EXERCISE | Lines before the one containing "List this object's" are excluded; print that line and every line after it through the end of the material below, exactly.

DATA TO USE |
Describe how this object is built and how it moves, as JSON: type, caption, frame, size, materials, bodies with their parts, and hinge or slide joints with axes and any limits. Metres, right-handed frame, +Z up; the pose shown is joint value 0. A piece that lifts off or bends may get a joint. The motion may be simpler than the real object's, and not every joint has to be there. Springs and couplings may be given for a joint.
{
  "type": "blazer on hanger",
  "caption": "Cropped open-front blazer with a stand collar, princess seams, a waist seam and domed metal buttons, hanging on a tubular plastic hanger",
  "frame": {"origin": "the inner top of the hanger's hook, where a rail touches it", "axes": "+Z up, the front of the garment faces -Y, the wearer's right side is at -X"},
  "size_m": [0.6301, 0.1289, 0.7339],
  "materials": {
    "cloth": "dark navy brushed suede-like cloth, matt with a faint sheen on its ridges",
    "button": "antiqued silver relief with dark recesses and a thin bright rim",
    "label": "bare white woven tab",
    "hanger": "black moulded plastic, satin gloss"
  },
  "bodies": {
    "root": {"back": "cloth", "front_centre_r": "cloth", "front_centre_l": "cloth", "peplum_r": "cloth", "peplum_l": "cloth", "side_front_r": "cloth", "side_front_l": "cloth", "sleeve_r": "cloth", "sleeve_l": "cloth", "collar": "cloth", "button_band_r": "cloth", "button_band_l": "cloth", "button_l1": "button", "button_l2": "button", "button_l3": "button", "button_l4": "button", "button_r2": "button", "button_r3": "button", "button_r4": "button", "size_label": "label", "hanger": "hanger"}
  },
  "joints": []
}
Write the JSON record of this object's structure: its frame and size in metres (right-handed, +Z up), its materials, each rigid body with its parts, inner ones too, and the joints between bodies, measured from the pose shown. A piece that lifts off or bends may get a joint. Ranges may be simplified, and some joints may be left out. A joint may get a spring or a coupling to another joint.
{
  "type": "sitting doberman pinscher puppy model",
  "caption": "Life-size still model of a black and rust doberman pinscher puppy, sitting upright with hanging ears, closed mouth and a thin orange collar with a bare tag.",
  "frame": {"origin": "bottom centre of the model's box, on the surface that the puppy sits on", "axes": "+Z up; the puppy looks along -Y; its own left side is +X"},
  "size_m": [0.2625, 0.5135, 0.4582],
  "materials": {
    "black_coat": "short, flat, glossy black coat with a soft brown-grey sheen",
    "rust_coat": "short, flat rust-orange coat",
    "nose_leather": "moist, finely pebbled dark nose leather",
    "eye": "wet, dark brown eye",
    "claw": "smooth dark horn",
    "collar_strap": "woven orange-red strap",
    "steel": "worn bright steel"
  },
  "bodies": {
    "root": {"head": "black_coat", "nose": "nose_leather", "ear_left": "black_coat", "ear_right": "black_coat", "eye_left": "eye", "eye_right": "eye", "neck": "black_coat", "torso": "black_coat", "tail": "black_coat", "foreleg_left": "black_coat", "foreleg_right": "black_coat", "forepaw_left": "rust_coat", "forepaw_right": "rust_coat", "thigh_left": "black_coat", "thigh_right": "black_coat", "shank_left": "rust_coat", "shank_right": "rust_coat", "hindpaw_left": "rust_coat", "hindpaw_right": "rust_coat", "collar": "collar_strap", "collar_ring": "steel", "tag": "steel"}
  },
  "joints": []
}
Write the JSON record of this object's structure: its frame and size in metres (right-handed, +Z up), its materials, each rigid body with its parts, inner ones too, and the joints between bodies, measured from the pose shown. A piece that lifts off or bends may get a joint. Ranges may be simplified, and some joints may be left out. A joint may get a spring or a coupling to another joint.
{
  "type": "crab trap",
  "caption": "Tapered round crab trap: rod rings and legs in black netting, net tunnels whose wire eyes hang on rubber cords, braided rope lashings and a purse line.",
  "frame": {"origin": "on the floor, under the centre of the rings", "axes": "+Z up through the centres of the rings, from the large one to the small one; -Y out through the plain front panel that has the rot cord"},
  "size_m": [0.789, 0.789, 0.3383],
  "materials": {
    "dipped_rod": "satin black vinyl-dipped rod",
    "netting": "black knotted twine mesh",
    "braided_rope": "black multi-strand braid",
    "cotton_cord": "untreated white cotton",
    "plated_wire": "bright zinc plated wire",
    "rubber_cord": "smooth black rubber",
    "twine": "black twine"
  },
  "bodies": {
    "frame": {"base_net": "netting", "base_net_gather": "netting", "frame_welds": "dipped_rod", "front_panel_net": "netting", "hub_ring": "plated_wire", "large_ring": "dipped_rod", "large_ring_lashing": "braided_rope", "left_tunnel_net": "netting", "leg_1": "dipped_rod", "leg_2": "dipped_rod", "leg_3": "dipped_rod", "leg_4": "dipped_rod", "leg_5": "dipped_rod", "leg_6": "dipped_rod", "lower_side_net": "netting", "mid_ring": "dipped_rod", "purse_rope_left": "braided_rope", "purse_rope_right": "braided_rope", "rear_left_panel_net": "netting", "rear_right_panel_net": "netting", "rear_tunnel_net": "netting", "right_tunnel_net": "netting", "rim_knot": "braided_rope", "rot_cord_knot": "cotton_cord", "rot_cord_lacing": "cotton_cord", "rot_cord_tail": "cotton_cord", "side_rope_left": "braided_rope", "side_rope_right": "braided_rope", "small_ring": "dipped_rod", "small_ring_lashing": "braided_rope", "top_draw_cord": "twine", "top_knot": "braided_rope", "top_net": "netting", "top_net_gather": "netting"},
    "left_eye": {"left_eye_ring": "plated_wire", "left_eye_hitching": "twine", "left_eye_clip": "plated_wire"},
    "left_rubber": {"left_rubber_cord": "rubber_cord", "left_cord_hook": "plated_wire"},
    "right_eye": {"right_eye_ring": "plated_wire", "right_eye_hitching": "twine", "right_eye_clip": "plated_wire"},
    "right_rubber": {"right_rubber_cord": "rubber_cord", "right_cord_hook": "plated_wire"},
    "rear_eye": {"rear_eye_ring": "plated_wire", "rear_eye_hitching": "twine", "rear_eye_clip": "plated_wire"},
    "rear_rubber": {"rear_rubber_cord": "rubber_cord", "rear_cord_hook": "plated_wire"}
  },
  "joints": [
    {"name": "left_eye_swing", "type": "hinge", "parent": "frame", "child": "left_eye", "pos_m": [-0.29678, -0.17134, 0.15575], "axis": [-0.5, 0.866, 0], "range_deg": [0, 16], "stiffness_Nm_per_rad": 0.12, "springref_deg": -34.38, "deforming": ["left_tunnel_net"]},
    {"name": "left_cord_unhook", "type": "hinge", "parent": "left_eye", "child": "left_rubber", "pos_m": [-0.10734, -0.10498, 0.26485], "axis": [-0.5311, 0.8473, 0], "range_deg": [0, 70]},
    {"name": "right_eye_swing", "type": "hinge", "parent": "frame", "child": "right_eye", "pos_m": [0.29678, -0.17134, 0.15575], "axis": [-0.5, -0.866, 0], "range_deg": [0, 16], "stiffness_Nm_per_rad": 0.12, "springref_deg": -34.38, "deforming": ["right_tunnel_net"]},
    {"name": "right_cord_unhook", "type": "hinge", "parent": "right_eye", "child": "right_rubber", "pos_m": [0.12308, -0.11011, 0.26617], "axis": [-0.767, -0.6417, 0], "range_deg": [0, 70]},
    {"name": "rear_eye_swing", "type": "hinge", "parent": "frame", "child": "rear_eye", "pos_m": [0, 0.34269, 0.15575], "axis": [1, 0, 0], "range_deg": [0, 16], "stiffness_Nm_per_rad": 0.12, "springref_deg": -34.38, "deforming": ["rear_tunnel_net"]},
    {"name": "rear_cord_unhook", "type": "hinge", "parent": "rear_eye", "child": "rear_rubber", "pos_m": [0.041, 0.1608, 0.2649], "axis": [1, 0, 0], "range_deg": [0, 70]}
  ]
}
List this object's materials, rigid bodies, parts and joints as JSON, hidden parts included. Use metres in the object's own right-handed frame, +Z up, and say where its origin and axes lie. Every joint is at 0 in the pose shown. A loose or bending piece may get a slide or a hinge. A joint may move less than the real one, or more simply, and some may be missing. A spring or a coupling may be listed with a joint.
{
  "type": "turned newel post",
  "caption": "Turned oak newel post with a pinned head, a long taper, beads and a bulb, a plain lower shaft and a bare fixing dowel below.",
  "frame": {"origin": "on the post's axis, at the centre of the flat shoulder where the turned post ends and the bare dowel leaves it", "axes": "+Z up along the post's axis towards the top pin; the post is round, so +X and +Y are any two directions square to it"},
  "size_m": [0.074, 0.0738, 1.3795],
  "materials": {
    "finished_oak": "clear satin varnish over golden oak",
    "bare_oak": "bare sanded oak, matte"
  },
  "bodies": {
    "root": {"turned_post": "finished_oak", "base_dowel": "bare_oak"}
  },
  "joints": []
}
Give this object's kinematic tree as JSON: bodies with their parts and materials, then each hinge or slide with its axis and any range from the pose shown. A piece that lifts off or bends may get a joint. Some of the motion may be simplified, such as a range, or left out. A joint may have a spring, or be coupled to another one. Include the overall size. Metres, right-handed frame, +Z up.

RESULT |
List this object's materials, rigid bodies, parts and joints as JSON, hidden parts included. Use metres in the object's own right-handed frame, +Z up, and say where its origin and axes lie. Every joint is at 0 in the pose shown. A loose or bending piece may get a slide or a hinge. A joint may move less than the real one, or more simply, and some may be missing. A spring or a coupling may be listed with a joint.
{
  "type": "turned newel post",
  "caption": "Turned oak newel post with a pinned head, a long taper, beads and a bulb, a plain lower shaft and a bare fixing dowel below.",
  "frame": {"origin": "on the post's axis, at the centre of the flat shoulder where the turned post ends and the bare dowel leaves it", "axes": "+Z up along the post's axis towards the top pin; the post is round, so +X and +Y are any two directions square to it"},
  "size_m": [0.074, 0.0738, 1.3795],
  "materials": {
    "finished_oak": "clear satin varnish over golden oak",
    "bare_oak": "bare sanded oak, matte"
  },
  "bodies": {
    "root": {"turned_post": "finished_oak", "base_dowel": "bare_oak"}
  },
  "joints": []
}
Give this object's kinematic tree as JSON: bodies with their parts and materials, then each hinge or slide with its axis and any range from the pose shown. A piece that lifts off or bends may get a joint. Some of the motion may be simplified, such as a range, or left out. A joint may have a spring, or be coupled to another one. Include the overall size. Metres, right-handed frame, +Z up.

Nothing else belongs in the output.